The hunt was on. Once the psychological barrier of 'minus-five' was broken – that magical five-thousand-foot level that intimidated cavers the way eight thousand meters once did Himalayan mountaineers – the progress plunged quickly. One of Branch's long-range patrols of Army Rangers hit minus-seven within a week after Harrigan went public. By month five, the military penetration had logged a harrowing minus-fifteen. The underworld was ubiquitous and surprisingly accessible. Every continent harbored systems. Every city.
The armies fanned deeper, acquiring a vast and complex sub-geography beneath the iron mines of West Cumberland in South Wales and the Holloch in Switzerland and Epos Chasm in Greece and the Picos Mountains in Basque country and the coal pits in Kentucky and the cenotes of Yucatàn and the diamond mines in South Africa and dozens of other places. The northern hemisphere was exceptionally rich in limestone, which fused at lower levels into warm marble and beerstone and eventually, much deeper, into basalt. This bedrock was so heavy it underlay the entire surface world. Because man had rarely burrowed into it – a few exploratory probes for petroleum and the long-abandoned Moho project – geologists had always assumed that basalt
was a solid compressed mass. What man now found was a planetary labyrinth. Geological capillaries stretched for thousands of miles. It was rumored they might even reach out beneath the oceans.
Nine months passed. Every day the armies pushed their collective knowledge a little further, a little deeper. The Army Corps of Engineers and the Seabees saw their budgets soar. They were tasked to reinforce tunnels, devise new transport systems, drill shafts, build elevators, bore channels, and erect whole camps underground. They even paved parking lots – three thousand feet beneath the surface. Roadways were constructed through the mouths of caves. Tanks and Humvees and deuce-and-a-half trucks pouring ordnance, troops, and supplies into the inner earth.

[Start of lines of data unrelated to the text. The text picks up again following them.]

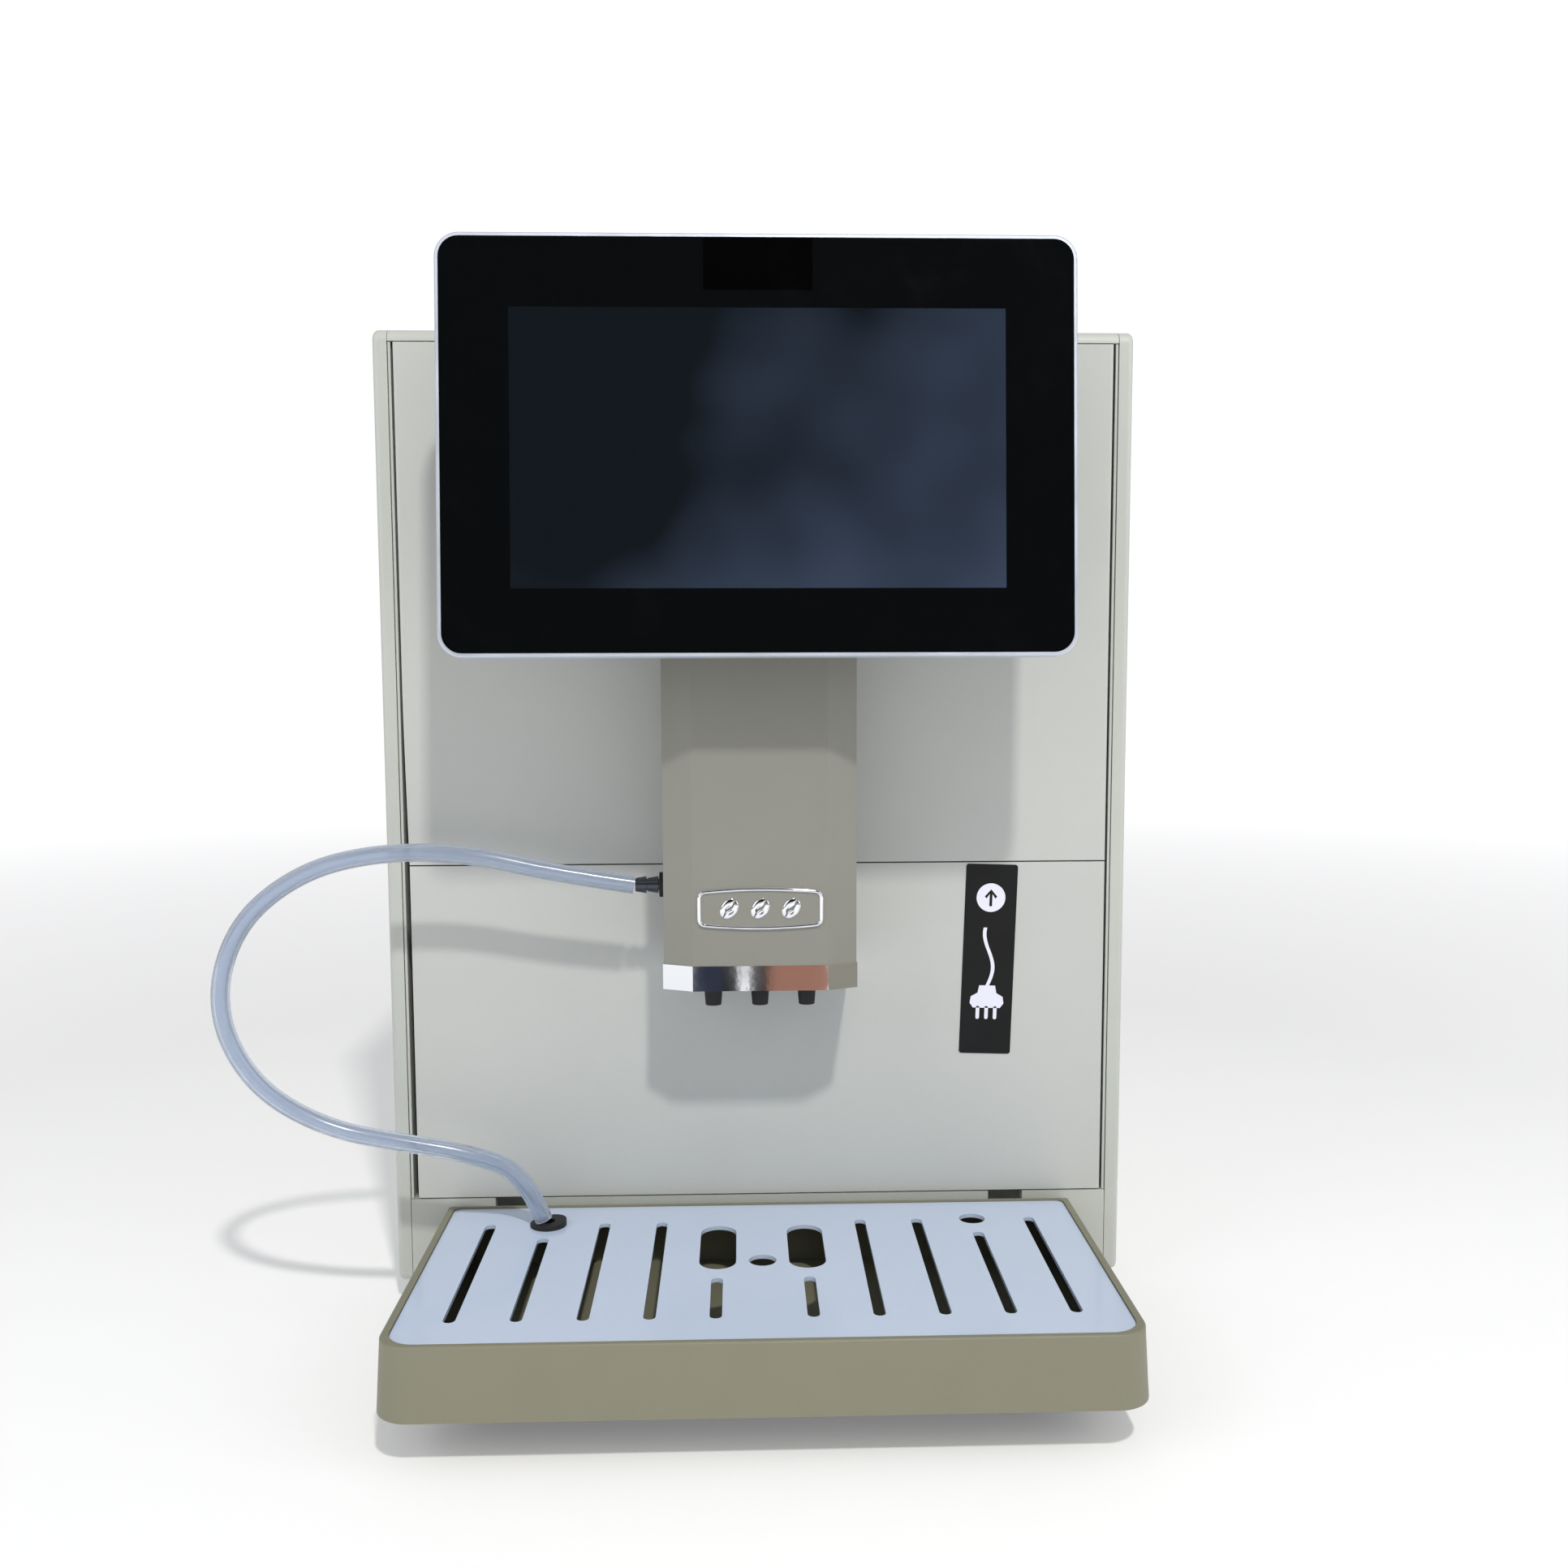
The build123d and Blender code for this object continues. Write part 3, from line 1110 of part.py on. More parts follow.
def make_nozzles():
    """Three tapered rubber nozzles plugged into the outlet block."""
    low = TIP_LOW + 0.4
    parts = []
    for x in nozzle_spots():
        height = low - NOZZLE_END_Z
        cone = Pos(x, FRONT_Y + NOZZLE_Y, NOZZLE_END_Z + height / 2) * Cone(NOZZLE_END_R, NOZZLE_TOP_R, height)
        cone += post(x, NOZZLE_Y, low - 1, low + 5.5, NOZZLE_STEM_R - 0.1)
        cone -= post(x, NOZZLE_Y, NOZZLE_END_Z - 1, low + 7, NOZZLE_BORE_R)
        parts.append(cone)
    return Compound(children=parts)


def make_spout_carriage():
    """Slider that grips the rail and carries the cover."""
    half = SPOUT_HALF - SPOUT_WALL - 0.1
    fit = CARRIAGE_FIT
    y_back = -RAIL_REACH + RAIL_HEAD_T + CARRIAGE_T / 2
    y_front = -RAIL_REACH - CARRIAGE_T
    body = block(-half, half, y_front, y_back, CARRIAGE_BOTTOM, CARRIAGE_TOP)
    body -= block(-RAIL_HEAD_HALF - fit, RAIL_HEAD_HALF + fit, -RAIL_REACH - fit, -RAIL_REACH + RAIL_HEAD_T + fit,
                  CARRIAGE_BOTTOM - 1, CARRIAGE_TOP + 1)
    body -= block(-RAIL_WEB_HALF - fit, RAIL_WEB_HALF + fit, -RAIL_REACH, y_back + 1,
                  CARRIAGE_BOTTOM - 1, CARRIAGE_TOP + 1)
    for side in (-1, 1):
        x0, x1 = sorted((side * 24, side * (half - 5)))
        body -= block(x0, x1, y_front - 1, y_back + 1, CARRIAGE_BOTTOM + 8, CARRIAGE_TOP - 8)
    clip = block(-8, 8, NOZZLE_Y - 6, y_front + 1, CARRIAGE_TOP - 20, CARRIAGE_TOP - 10)
    clip -= post(0, NOZZLE_Y, CARRIAGE_TOP - 21, CARRIAGE_TOP - 9, FEED_PIPE_R + GAP / 2)
    return body + clip


def make_spout_badge():
    """Plain framed badge with a raised coffee bean."""
    def slab(w, h, r, t):
        outline = Rot(90, 0, 0) * RectangleRounded(w, h, r)
        return Pos(0, FRONT_Y + SPOUT_FRONT, BADGE_Z) * extrude(outline, t)

    inner_w, inner_h = BADGE_W - 2 * BADGE_RIM, BADGE_H - 2 * BADGE_RIM
    badge = slab(BADGE_W, BADGE_H, BADGE_R, BADGE_T) - slab(inner_w, inner_h, BADGE_R - BADGE_RIM, BADGE_T + 1)
    badge += slab(inner_w + 0.4, inner_h + 0.4, BADGE_R - BADGE_RIM, BADGE_FLOOR)
    bean = Rot(90, 0, 0) * Rot(0, 0, 25) * Ellipse(BEAN_LONG, BEAN_SHORT)
    bean_solid = Pos(0, FRONT_Y + SPOUT_FRONT, BADGE_Z) * extrude(bean, BADGE_T - 0.2)
    crease = Pos(0, FRONT_Y + SPOUT_FRONT - BADGE_T, BADGE_Z) * Rot(0, -25, 0) * Box(2 * BEAN_LONG, 1.2, 0.8)
    return badge + (bean_solid - crease)


def make_milk_washer():
    """Black sealing washer between the cover and the milk fitting."""
    ring = bar_x(-SPOUT_HALF - WASHER_T, -SPOUT_HALF, FIT_Y, FIT_Z, WASHER_R)
    return ring - bar_x(-SPOUT_HALF - WASHER_T - 1, -SPOUT_HALF + 1, FIT_Y, FIT_Z, WASHER_BORE)


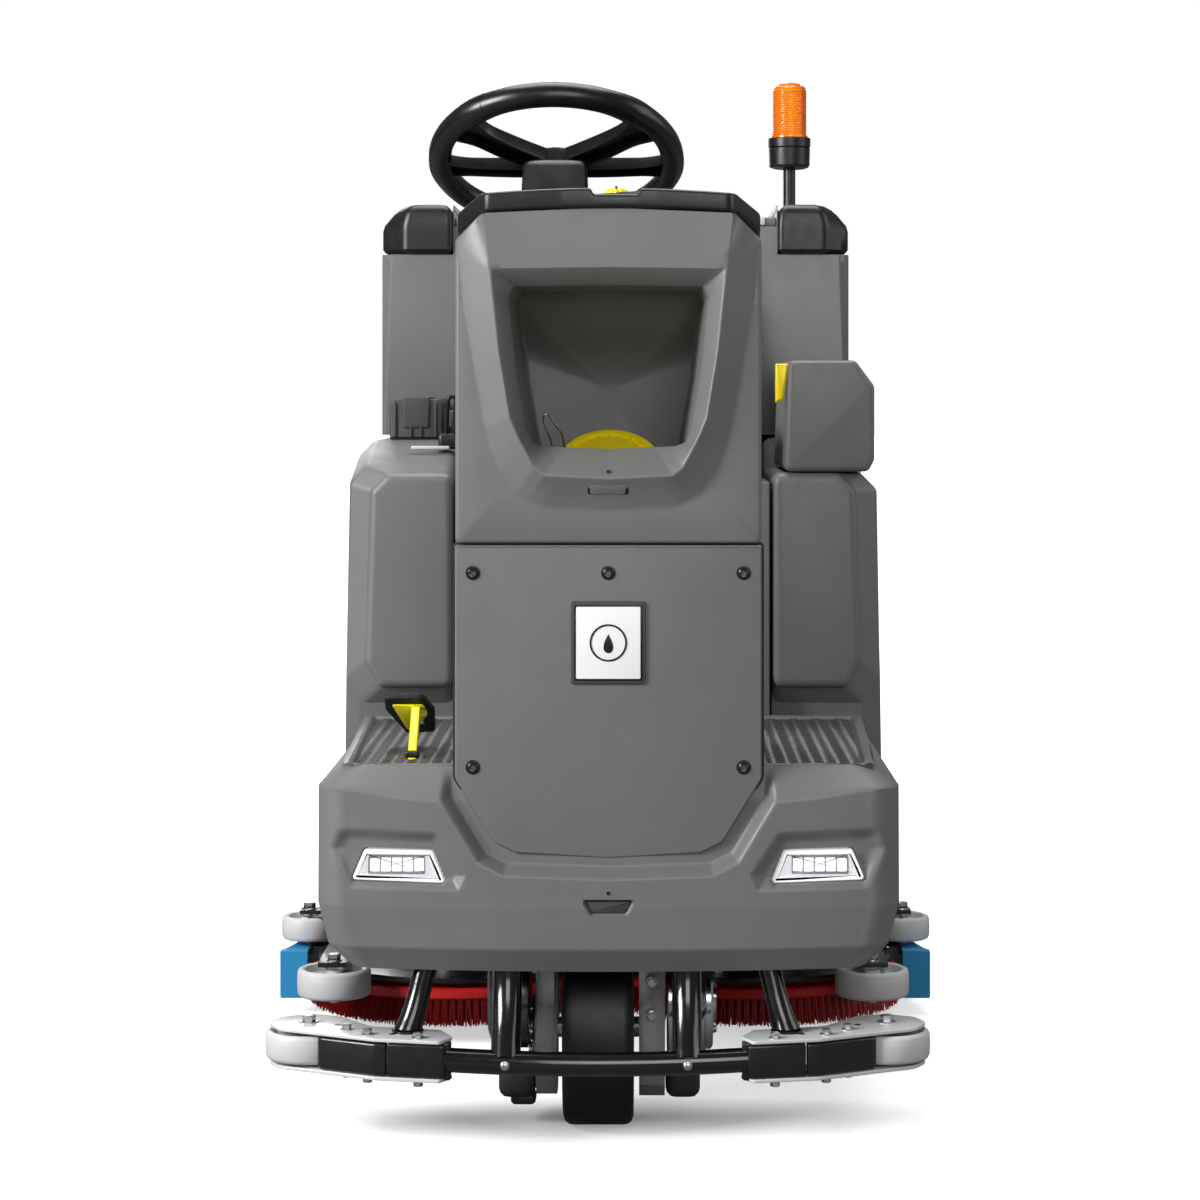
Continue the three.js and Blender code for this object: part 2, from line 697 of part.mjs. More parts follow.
// ---- steering fork, drive wheel and motor -------------------------------------------------------
function makeFork() {
  const { y, radius } = FRONT_WHEEL;
  const turntable = disc("z", [0, y], 296, 318 - GAP, 80);
  const kingpin = disc("z", [0, y], 310, 345, 20);
  const top = box(-85, 92, y - 62, y + 62, 276, 297);
  const plate = [[y - 50, 277], [y - 50, 90], [y - 20, 43], [y + 20, 43], [y + 50, 90], [y + 50, 277]];
  const leg = prism("x", plate, -85, -56);
  const gearbox = prism("x", [
    [y - 62, 277],
    [y - 70, 130],
    [y - 50, 62],
    [y, 36],
    [y + 50, 62],
    [y + 70, 130],
    [y + 62, 277],
  ], 55, 90);
  const axle = disc("x", [y, radius], -60, 60, AXLE, 16);
  return join(turntable, kingpin, top, leg, gearbox, axle);
}
add(group, "steer_fork", makeFork(), FRAME);
add(group, "drive_motor", disc("x", [FRONT_WHEEL.y, 165], 90 + GAP, 165, 55), STEEL);
const driveTyre = makeWheel(0, FRONT_WHEEL.y, FRONT_WHEEL.radius, FRONT_WHEEL.radius, FRONT_WHEEL.half, BORE, 12);
add(group, "front_wheel", driveTyre, RUBBER);
for (const [side, hand] of SIDES) {
  const { x, y, radius, half } = REAR_WHEEL;
  add(group, "rear_wheel_" + hand, makeWheel(side * x, y, radius, radius, half, BORE, 14), RUBBER);
}

// ---- brush deck, brushes, rollers and lips ------------------------------------------------------
// A roller about +Z with rounded rims and a bore for its bolt.
function makeRoller(side, { x, y, radius, bottom, top }, bore = 7) {
  const round = 8;
  const profile = [
    [bore, bottom],
    [radius - round, bottom],
    [radius, bottom + round],
    [radius, top - round],
    [radius - round, top],
    [bore, top],
    [bore, bottom],
  ];
  return turned(profile, [side * x, y]);
}

function handBox(side, x0, x1, y0, y1, z0, z1) {
  return side > 0 ? box(x0, x1, y0, y1, z0, z1) : box(-x1, -x0, y0, y1, z0, z1);
}

function rollerPin(side, { x, y, bottom, top }) {
  const at = [side * x, y];
  return join(
    disc("z", at, bottom - 5, top + 10, 6, 12),
    disc("z", at, bottom - 5, bottom - 1, 12, 12),
    disc("z", at, top + 3, top + 14, 11, 6),
  );
}

function makeDeck() {
  const pieces = [box(-236, 236, -150, 100, 94, 102)];
  for (const [side] of SIDES) {
    const at = [side * BRUSH.x, BRUSH.y];
    pieces.push(
      disc("z", at, 94, 102, 222, 32),
      disc("z", at, 101, 240, 60),
      handBox(side, 300, 475, 60, 262, 94, 102),
      handBox(side, 385, 431, -290, -132, 127, 134),
      handBox(side, 385, 431, -152, -132, 100, 134),
      rollerPin(side, DECK_ROLLER),
      handBox(side, 422, 432, 20, 80, 100, 157),
      handBox(side, 422, 495, 35, 65, 151, 157),
      rollerPin(side, SIDE_ROLLER),
    );
  }
  return join(...pieces);
}
add(group, "brush_deck", makeDeck(), FRAME);

for (const [side, hand] of SIDES) {
  const disk = turned([
    [0, 72],
    [BRUSH.radius - 110, 72],
    [BRUSH.radius - 100, BRUSH.bottom],
    [BRUSH.radius, BRUSH.bottom],
    [BRUSH.radius, BRUSH.top - 6],
    [BRUSH.radius - 6, BRUSH.top],
    [0, BRUSH.top],
  ], [side * BRUSH.x, BRUSH.y], 36);
  add(group, "brush_" + hand, disk, RED);
  add(group, "deck_roller_" + hand, makeRoller(side, DECK_ROLLER), ROLLER);
  add(group, "side_roller_" + hand, makeRoller(side, SIDE_ROLLER), ROLLER);
  const lip = [
    [LIP.inner, LIP.front],
    [LIP.outer, LIP.front],
    [510, 12],
    [499, 60],
    [495, LIP.rear],
    [LIP.inner, LIP.rear],
  ];
  const lipOutline = side > 0 ? lip : mirrored(lip);
  add(group, "side_lip_" + hand, prism("z", lipOutline, LIP.bottom, LIP.top), BLUE);
}

// ---- front bumper -------------------------------------------------------------------------------
const armPlan = [
  [205, -947],
  [290, -929],
  [371, -887],
  [335, -868],
  [290, -889],
  [205, -907],
];
const bracketPlan = [
  [190, -915],
  [205, -944],
  [290, -926],
  [371, -884],
  [420, -862],
  [438, -825],
  [425, -790],
  [385, -772],
  [350, -786],
  [300, -850],
  [205, -872],
];
const ARM = { bottom: 108, top: 152, plate: 5 };
for (const [side, hand] of SIDES) {
  const plan = (outline) => (side > 0 ? outline : mirrored(outline));
  const lowPlate = prism("z", plan(bracketPlan), ARM.bottom - ARM.plate - GAP, ARM.bottom - GAP);
  const topPlate = prism("z", plan(bracketPlan), ARM.top + GAP, ARM.top + GAP + ARM.plate);
  const strut = rod([[side * 249, -880, 154], [side * 224, -862, 240], [side * 198, -850, 325]], 13, 12, 4);
  const strutCut = box(-300, 300, -1000, -800, 318 - GAP, 400);
  const bolt = disc("z", [side * BUMPER_ROLLER.x, BUMPER_ROLLER.y], ARM.bottom - 14, ARM.top + 14, 6, 12);
  add(group, "bumper_arm_" + hand, prism("z", plan(armPlan), ARM.bottom, ARM.top), FRAME);
  const bracket = join(lowPlate, topPlate, cut(strut, strutCut), bolt);
  add(group, "bumper_bracket_" + hand, bracket, STEEL);
  add(group, "bumper_roller_" + hand, makeRoller(side, BUMPER_ROLLER), ROLLER);
}

function makeBumperTube() {
  const bend = [-1, -0.5, 0, 0.5, 1].map((t) => [t * 203, -939 + 13 * t * t, 130]);
  const posts = [-1, 1].map((side) => {
    const x = side * 118;
    return rod([[x, -935, 130], [x, -884, 215], [x, -872, 330]], 15, 12, 4);
  });
  return cut(join(rod(bend, 16, 12, 16), ...posts), box(-300, 300, -1000, -800, 318 - GAP, 400));
}
add(group, "bumper_tube", makeBumperTube(), FRAME);

// ---- squeegee and suction hose ------------------------------------------------------------------
const BOW = { radius: 981, centre: -121, reach: 0.54 };

// A strip of the squeegee's bow between two radii and two heights.
function bowStrip(inner, outer, low, high) {
  const count = 16;
  const arc = (radius) =>
    Array.from({ length: count + 1 }, (_, i) => {
      const angle = BOW.reach * ((2 * i) / count - 1);
      return [radius * Math.sin(angle), BOW.centre + radius * Math.cos(angle)];
    });
  return prism("z", [...arc(inner), ...arc(outer).reverse()], low, high);
}

function makeSqueegeeFrame() {
  const bar = bowStrip(BOW.radius - 45, BOW.radius + 8, 110, 135);
  const arms = [-1, 1].map((side) => {
    const outline = [
      [546, 222],
      [546, 250],
      [574, 250],
      [850, 160],
      [850, 134],
      [815, 134],
    ];
    return prism("x", outline, side * 56 - 7, side * 56 + 7);
  });
  const nozzle = disc("z", [0, 840], 134, 160, 27);
  const forks = [-1, 1].map((side) =>
    join(
      handBox(side, 262, 269, 815, 895, 75, 134),
      disc("x", [885, 87], side * 252 - 15, side * 252 + 15, 5, 12),
    ),
  );
  const bores = disc("x", [SQUEEGEE.pivotY, SQUEEGEE.pivotZ], -100, 100, 7, 12);
  return cut(join(bar, ...arms, nozzle, ...forks), bores);
}
add(group, "squeegee_frame", makeSqueegeeFrame(), FRAME);
const blade = join(
  bowStrip(BOW.radius - 44, BOW.radius - 38, SQUEEGEE.bottom, 109),
  bowStrip(BOW.radius + 1, BOW.radius + 7, SQUEEGEE.bottom, 109),
  bowStrip(BOW.radius - 44, BOW.radius + 7, 103, 110 - GAP),
);
const forkRoom = [-1, 1].map((side) => handBox(side, 261, 270, 800, 900, 70, 120));
add(group, "squeegee_blade", cut(blade, ...forkRoom), RUBBER);
for (const [side, hand] of SIDES) {
  add(group, "squeegee_wheel_" + hand, makeWheel(side * 250, 885, 87, 38, 10, 6, 4), ROLLER);
}
const hoseRoute = [
  [0, 842, 166],
  [0, 848, 195],
  [0, 882, 265],
  [0, 918, 340],
  [0, 926, 460],
  [0, 926, 720],
  [0, 926, 1000],
];
add(group, "suction_hose", rod(hoseRoute, 22, 12, 30), RUBBER);

export default group;
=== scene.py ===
"""Ride-on floor scrubber, laid out as a Blender add-on and run as a script."""

import json

import bpy
import numpy as np
from mathutils import Matrix, Vector

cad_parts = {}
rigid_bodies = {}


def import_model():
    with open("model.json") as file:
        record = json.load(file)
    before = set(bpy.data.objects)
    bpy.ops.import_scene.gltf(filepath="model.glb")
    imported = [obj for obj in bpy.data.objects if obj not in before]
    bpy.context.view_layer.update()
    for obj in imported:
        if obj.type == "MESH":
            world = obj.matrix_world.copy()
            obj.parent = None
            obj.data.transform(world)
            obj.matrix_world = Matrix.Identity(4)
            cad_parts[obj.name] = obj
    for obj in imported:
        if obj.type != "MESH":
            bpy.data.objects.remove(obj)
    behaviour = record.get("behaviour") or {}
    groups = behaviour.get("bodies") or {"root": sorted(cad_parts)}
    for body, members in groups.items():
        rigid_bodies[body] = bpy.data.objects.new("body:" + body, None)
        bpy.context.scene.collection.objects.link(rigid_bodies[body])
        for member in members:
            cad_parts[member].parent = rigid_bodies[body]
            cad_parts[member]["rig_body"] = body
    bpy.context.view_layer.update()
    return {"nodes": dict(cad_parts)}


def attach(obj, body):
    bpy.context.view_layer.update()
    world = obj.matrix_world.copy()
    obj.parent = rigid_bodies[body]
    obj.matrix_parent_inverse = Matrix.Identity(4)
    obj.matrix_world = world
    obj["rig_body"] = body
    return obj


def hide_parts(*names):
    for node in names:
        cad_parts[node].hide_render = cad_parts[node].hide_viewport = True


bl_info = {
    "name": "Ride-on floor scrubber",
    "version": (1, 0, 0),
    "blender": (4, 5, 0),
    "location": "3D View > Sidebar > Scrubber",
    "description": "Makes the moulded bodywork, running gear and studio of a ride-on floor scrubber",
    "category": "Mesh",
}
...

By the hundreds, international patrols descended into the earth's recesses for more than half a year. Boot camps shifted their theater training. Jarheads sat through films from the United Mine Workers about basic techniques for shoring walls and maintaining a carbide lamp. Drill instructors began taking recruits to the rifle ranges at midnight for point-and-fire practice and blindfolded rappels. Physician assistants and medics learned about Weill's disease and histoplasmosis, fungal infections of the lungs contracted from bat guano, and Mulu foot, a tropical cave disease. None were told what practical use any of this had. Then one day they would find themselves shipped into the womb.